Change is coming just when we need it most

Greenwich-Voices-von-KeyserlingThe way Greenwich has been doing business is being affected positively by the entrance of a new, serious, volunteer generation of residents. We’re talking about the 30-something new parents who will invest everything to protect their children’s welfare and future.

These are management professionals who reject business as usual. They don’t simply complain like their elders. They produce change and results.

Greenwich’s operation depends on volunteer culture. Half the government and all charities, churches and civic boosters are volunteer staffed. This is why Greenwich is the shining lady by the sea, not because of its wealthy residents.

Until recently 90% of our residents blithely freeloaded on the sweat of the 10% who volunteer. The same cadre of names is recycled through town boards, not-for-profits and volunteer rosters. Some would say that this army of conscience numbers no more than 3,000 out of the 60,000 population.

Most Greenwich people have been oblivious to what and who really create their quality comfort and protect their security and property. If they care at all, the only information comes through bloggers and the traditional gossip channels. This is how the rotten apples in town have maintained their grip. It’s through lack of public interest and inquiry.

Well, this is rapidly changing. A scion of an old Republican family told me that he and his wife no longer register in a political party. They vote for the candidates who produce, not complain. They already know what the problems are but they want solutions, not heated rhetoric.

These people are joining the wee small group of us already disgusted with the self-serving politicos and their gang of sycophants. These new generation adults are participating in the process. They look up rules and laws. They study the situation and alternatives. They do their homework. They will not leave their children at the mercy of the machine.

Already the tide is turning in our educational arena. Parents are telling the board what will happen. It’s not the old way. It’s the other way round. Now this tide is lapping at the bastions of politics.

This is the biennial season for housecleaning in our local political parties. The Democrats have already trimmed their leadership sails and the Grand Ol’ Party is in a fierce, but publicly invisible, battle to throw out their trash. The do-nothing old guard is fighting for their lives. Already, they have thrown some of their stalwart servants to the wolves and more will follow in an effort to stave off a growing reform group.

The new group is tired of years of dissension and dysfunction. There is more fear among Republican volunteers about being a victim of the factions of self-interest than about the Democrats’ revenge. The local Republican Committee has not bothered to unify or direct their volunteers to victory. A Republican has not won a state or federal election in years. There is not one Republican in state or congressional office.

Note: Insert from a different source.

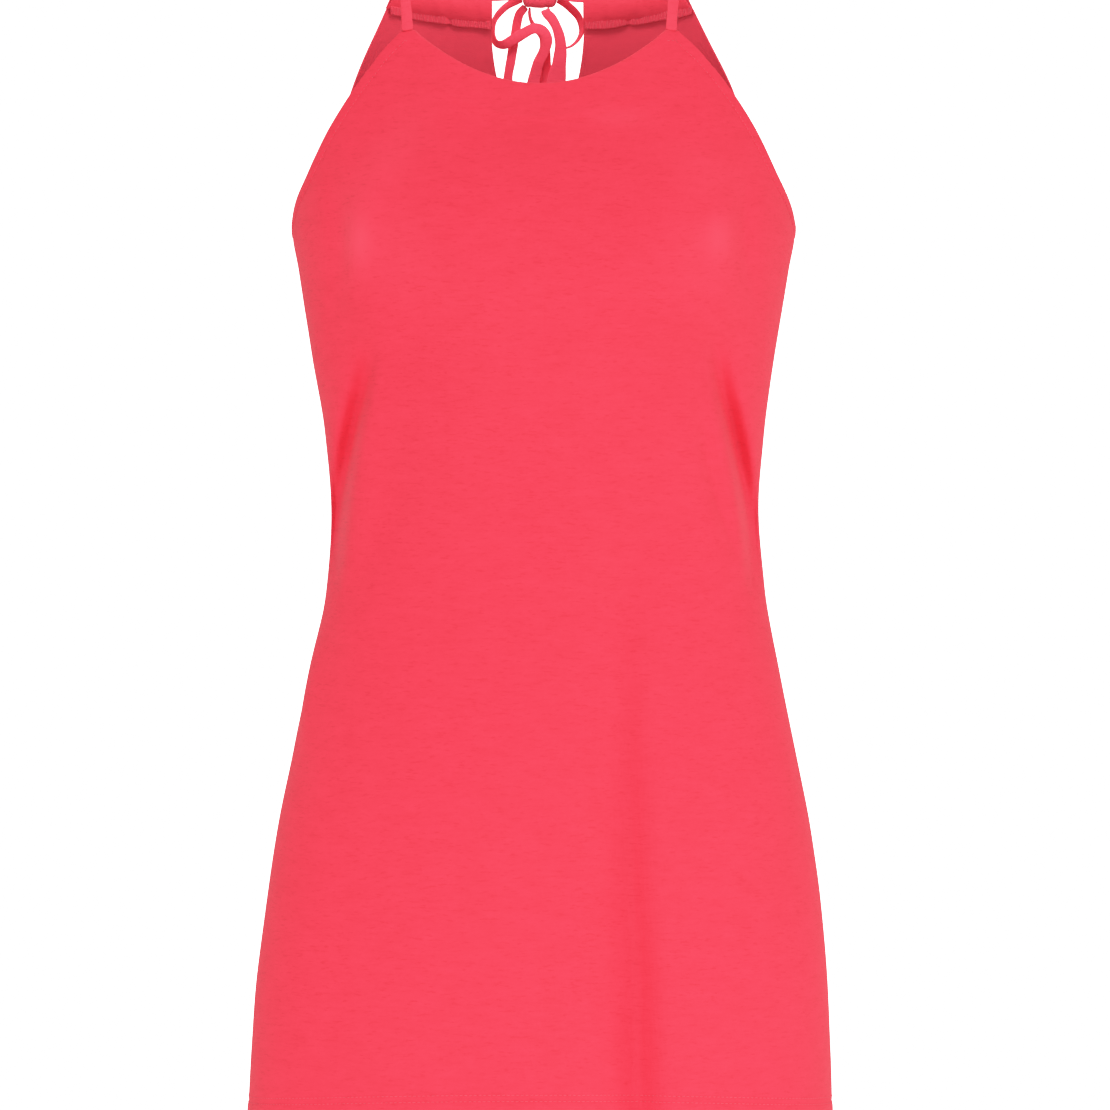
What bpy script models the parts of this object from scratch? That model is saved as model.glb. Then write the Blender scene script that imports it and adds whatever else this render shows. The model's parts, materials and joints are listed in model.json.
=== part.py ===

Party errand boys of the rich and famous are scrambling. Good old “Election Dysfunction” Uriah Dedakis has had to engineer a longevity award for his loyal service to the party financiers. He is such a top political jockey that he can jump nimbly from a losing mount to a winner during a race. Others are looking for real jobs.

Well, the newcomers are joining those old party veterans who have kept the party doors open to democracy. Right now the bookies give even odds on which group prevails in March RTC. But win or lose, the new volunteers will only grow in strength. The Good Ol’ Boys are fading and dying fast. Future tests will determine who gets the Republican nomination for state treasurer, a popular electioneer selectman or Bob Eich a meat and potatoes financial powerhouse.

Greenwich is changing. It will be such a pleasure to volunteer for activities where one’s efforts are rewarded with results and improvement.

 

Christopher von Keyserling is a Republican and a longtime member of the town’s Representative Town Meeting, though the opinions expressed in this column are his own.